Harassment

No individual wants to face harassment.  Especially at work.  However, California law does not protect against all forms of harassment.  In order for harassment to be considered unlawful, the harassment must have occurred on the basis of race, color, religion, sex, gender, gender identity, gender expression, sexual orientation, marital status, national origin, ancestry, mental and physical disability, medical condition, age, pregnancy, denial of medical and family care leave, or pregnancy disability leave, and/or retaliation for protesting illegal discrimination.

In order to prove a case of harassment under California law a plaintiff must show they are (1) a member of a protected class, (2) they were subjected to unwelcome harassment, (3) the harassment was based on a characteristic found within the protected class, and (4) the harassment was severe enough or sufficiently pervasive to alter the conditions of employment and create an intimidating, hostile, or offensive work environment. Thompson v. City of Monrovia (2010) 186 Cal. App. 4th 860, 876.

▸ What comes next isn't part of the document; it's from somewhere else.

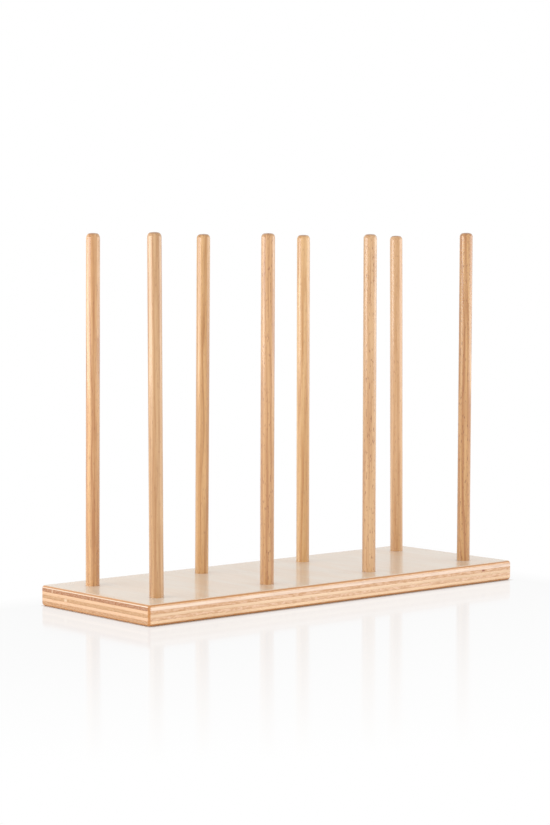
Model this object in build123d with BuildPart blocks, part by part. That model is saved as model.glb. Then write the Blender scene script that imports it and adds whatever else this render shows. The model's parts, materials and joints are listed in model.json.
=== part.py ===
from build123d import *
import os

# Peg loom: two rows of turned wooden pegs standing in a plywood base board.
# Origin at the middle of the board's underside, X along the rows, Z up, millimetres.

# Base board
BOARD_LENGTH = 424
BOARD_WIDTH = 153
EDGE_ROUND = 3  # worked along every edge and corner
LAYUP = {  # the glued veneers from the bottom up, and the thickness of each
    "bottom_face_veneer": 2.0,
    "lower_crossband": 2.5,
    "lower_core_veneer": 2.75,
    "centre_veneer": 2.75,
    "upper_core_veneer": 2.75,
    "upper_crossband": 3.0,
    "top_face_veneer": 2.25,
}
BOARD_THICKNESS = sum(LAYUP.values())

# Pegs and the blind holes that they stand in
PEG_DIAMETER = 12  # also the diameter of the drilled holes
PEG_TIP_HEIGHT = 320  # above the board's underside
CUT_LONGER = {"peg_front_4": 2}  # by how much a peg's tip stands above the others
PEG_TIP_ROUND = 2
PEG_FOOT_CHAMFER = 1
SEAT_DEPTH = 12
SEAT_EASING = 0.05  # taken off the radius of a peg's seated end, so that it lifts out by hand
EASING_RUNOUT = 0.75  # below the board's top, where the seated end widens to the full shaft
PEGS_PER_ROW = 4
PEG_PITCH = 120
ROW_SPACING = 90


def save(piece, name):
    """Labels a finished piece and writes it as its own STEP file."""
    piece.label = name
    export_step(piece, f"parts/{name}.step")


def make_board():
    """The whole pressed board: rounded all over, with the blind holes drilled."""
    with BuildPart() as board:
        with BuildSketch():
            Rectangle(BOARD_LENGTH, BOARD_WIDTH)
        extrude(amount=BOARD_THICKNESS)
        fillet(board.edges(), EDGE_ROUND)
        with BuildSketch(Plane.XY.offset(BOARD_THICKNESS)):
            with GridLocations(PEG_PITCH, ROW_SPACING, PEGS_PER_ROW, 2):
                Circle(PEG_DIAMETER / 2)
        extrude(amount=-SEAT_DEPTH, mode=Mode.SUBTRACT)
    return board.part


def make_veneer(board, underside, thickness):
    """The slice of the board between two glue lines."""
    with BuildPart() as veneer:
        add(board)
        with BuildSketch(Plane.XY.offset(underside)):
            Rectangle(BOARD_LENGTH, BOARD_WIDTH)
        extrude(amount=thickness, mode=Mode.INTERSECT)
    return veneer.part


def make_peg(x, y, tip_height):
    """A turned peg with an eased tip, its seated end on the floor of its hole."""
    radius = PEG_DIAMETER / 2
    seat_floor = BOARD_THICKNESS - SEAT_DEPTH
    length = tip_height - seat_floor
    with BuildPart() as peg:
        with BuildSketch(Plane(origin=(x, y, seat_floor), x_dir=(1, 0, 0), z_dir=(0, -1, 0))) as half:
            with BuildLine():
                Polyline(
                    (0, 0),
                    (radius - SEAT_EASING, 0),
                    (radius - SEAT_EASING, SEAT_DEPTH - EASING_RUNOUT),
                    (radius, SEAT_DEPTH),
                    (radius, length),
                    (0, length),
                    close=True,
                )
            make_face()
            fillet(half.vertices().group_by(Axis.Y)[-1].sort_by(Axis.X)[-1], PEG_TIP_ROUND)
            chamfer(half.vertices().group_by(Axis.Y)[0].sort_by(Axis.X)[-1], PEG_FOOT_CHAMFER)
        revolve(axis=Axis((x, y, 0), (0, 0, 1)))
    return peg.part


os.makedirs("parts", exist_ok=True)

board = make_board()
glue_line = 0
for name, thickness in LAYUP.items():
    save(make_veneer(board, glue_line, thickness), name)
    glue_line += thickness

for row, y in (("front", -ROW_SPACING / 2), ("rear", ROW_SPACING / 2)):
    for number in range(PEGS_PER_ROW):
        x = (number - (PEGS_PER_ROW - 1) / 2) * PEG_PITCH
        name = f"peg_{row}_{number + 1}"
        save(make_peg(x, y, PEG_TIP_HEIGHT + CUT_LONGER.get(name, 0)), name)
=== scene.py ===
import json
import math

import bmesh
import bpy
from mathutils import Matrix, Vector, noise


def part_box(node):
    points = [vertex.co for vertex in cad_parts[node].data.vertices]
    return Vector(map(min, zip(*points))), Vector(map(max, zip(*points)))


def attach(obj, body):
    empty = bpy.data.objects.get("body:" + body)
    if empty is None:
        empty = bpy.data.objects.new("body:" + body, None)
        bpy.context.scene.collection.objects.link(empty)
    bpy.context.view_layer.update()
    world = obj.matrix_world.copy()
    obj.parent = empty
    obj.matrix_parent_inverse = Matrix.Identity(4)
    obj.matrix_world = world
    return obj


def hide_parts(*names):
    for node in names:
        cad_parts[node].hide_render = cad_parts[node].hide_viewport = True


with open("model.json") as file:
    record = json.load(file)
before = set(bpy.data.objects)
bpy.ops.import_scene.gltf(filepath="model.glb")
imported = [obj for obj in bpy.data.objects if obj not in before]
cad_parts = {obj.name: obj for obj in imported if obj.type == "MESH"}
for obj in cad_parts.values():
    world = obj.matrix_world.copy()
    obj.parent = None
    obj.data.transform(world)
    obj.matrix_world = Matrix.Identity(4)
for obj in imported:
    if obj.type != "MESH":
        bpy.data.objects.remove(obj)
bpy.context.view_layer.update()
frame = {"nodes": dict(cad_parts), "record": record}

MM = 0.001
SNAP = 1e-7  # points closer together than this are one point

# ---------------------------------------------------------------- measures of the loom
VENEERS = (  # bottom to top; the even ones have their grain along the board, the others across
    "bottom_face_veneer",
    "lower_crossband",
    "lower_core_veneer",
    "centre_veneer",
    "upper_core_veneer",
    "upper_crossband",
    "top_face_veneer",
)
PEGS = [name for name in frame["nodes"] if name.startswith("peg_")]
BOARD_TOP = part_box("top_face_veneer")[1].z
HALF_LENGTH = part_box("centre_veneer")[1].x
HALF_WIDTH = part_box("centre_veneer")[1].y
EDGE_ROUND = 3.0 * MM
GLUE_GROOVE = 0.06 * MM  # how far a glue line is sunk into the board's sides
GROOVE_HEIGHT = 0.12 * MM
RIM_BREAK = 0.2 * MM  # chamfer on the rim of each hole
PEG_RADIUS = 6.0 * MM
SEAT_EASING = 0.05 * MM
EASING_RUNOUT = 0.75 * MM
FOOT_CHAMFER = 1.0 * MM


def peg_centre(name):
    low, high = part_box(name)
    return Vector(((low.x + high.x) / 2, (low.y + high.y) / 2, 0))


# ---------------------------------------------------------------- mesh building
def add_ring(bm, points):
    return [bm.verts.new(p) for p in points]


def bridge(bm, lower, upper):
    """Quads between two rings with the same number of points, facing outwards if both run anticlockwise."""
    count = len(lower)
    for i in range(count):
        j = (i + 1) % count
        bm.faces.new((lower[i], lower[j], upper[j], upper[i])).smooth = True


def finish_mesh(bm, name):
    bmesh.ops.remove_doubles(bm, verts=bm.verts, dist=SNAP)
    bmesh.ops.recalc_face_normals(bm, faces=bm.faces)
    mesh = bpy.data.meshes.new(name)
    bm.to_mesh(mesh)
    bm.free()
    piece = bpy.data.objects.new(name, mesh)
    bpy.context.scene.collection.objects.link(piece)
    return piece


def stand_in(piece, node):
    """piece takes the place of a CAD node: it rides on the node's body, and the node is hidden."""
    body = next(b for b, members in frame["record"]["behaviour"]["bodies"].items() if node in members)
    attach(piece, body)
    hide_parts(node)


# ---------------------------------------------------------------- the board
CORNER_STEPS = 12  # round each upright corner
ROUND_STEPS = 16  # up each rounded edge
SIDE_STEP = 10 * MM  # between the points along each side
HOLE_SIDES = 64


def board_inset(z):
    """How far the board's side stands back at height z, because its edges are rounded."""
    from_face = max(min(z, BOARD_TOP - z), 0.0)  # z may lie a rounding error outside the board
    depth = EDGE_ROUND - from_face
    return EDGE_ROUND - math.sqrt(EDGE_ROUND**2 - depth**2) if depth > 0 else 0.0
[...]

Below are some specifics regarding harassment of which California employees should be aware.

 

Bias in Management

In a recent California Supreme Court case, the court held that biased personnel actions can play a role in harassment claims by: (1) contributing to harassment by communicating a hostile message, and (2) evidencing discriminatory animus on the part of those engaging in offensive behavior. See Roby v. McKesson (2009) 47 Cal. 4th 686.

 

A Single Incident of Harassment May be Sufficient

A single incident of harassment may, in some instances, be sufficient to support a harassment claim depending upon its severity.  See Ellison v. Brady (9th Cir. 1991) 924 F.2d 872, 878 (“the required showing of severity or seriousness of the harassing conduct varies inversely with the pervasiveness or frequency of the conduct”); Myers v. Trendwest Resorts, Inc. (2007) 148 Cal.4th 1403, 1421 (physical groping of plaintiff by itself constitutes actionable conduct); Hughes v. Pair (2009) 46 Cal.4th 1035, at 1049 (isolated incident may qualify as “severe” when it consists of physical assault or threat thereof).

 

Heightened Standard for Supervisors

The status of the harasser relative to the aggrieved employee is relevant to determining whether harassment exists.  To that end, supervisors, or those who are able to exert control over the harassed employee are subjected to a heightened standard.  “Thus, a single incident of harassment by a supervisor,” may well be sufficiently severe so as to alter the conditions of employment and give rise to a hostile work environment claim.” Brooks v. City of San Mateo (9th Cir. 2000) 229 F.3d 917, at 927, fn. 9; Quantock v. Shared Mktg. Services, Inc. (7th Cir. 2002) 312 F.3d 899, 904 (company president’s propositioning of plaintiff on single occasion deemed sufficient to give rise to a claim for harassment); Dee v. Vintage Petroleum, Inc. (2003) 106 Cal.4th 30, 35 (single ethnic slur by supervisor creating abusive working environment).

 

The Employer’s Duty to Prevent Harassment

Under the law, an employer “shall take all reasonable steps to prevent harassment from occurring.” Government Code § 12940(k).   It is unlawful employment practice for an employer to fail to take all reasonable steps necessary to prevent discrimination and harassment from occurring.  As such, if the employer fails to take such reasonable steps, the employee would have a separate, distinct cause of action for failure to prevent harassment.

One such reasonable step, and one that is unquestionably required in order to ensure a discrimination-free work environment, is a prompt investigation of the discrimination claim.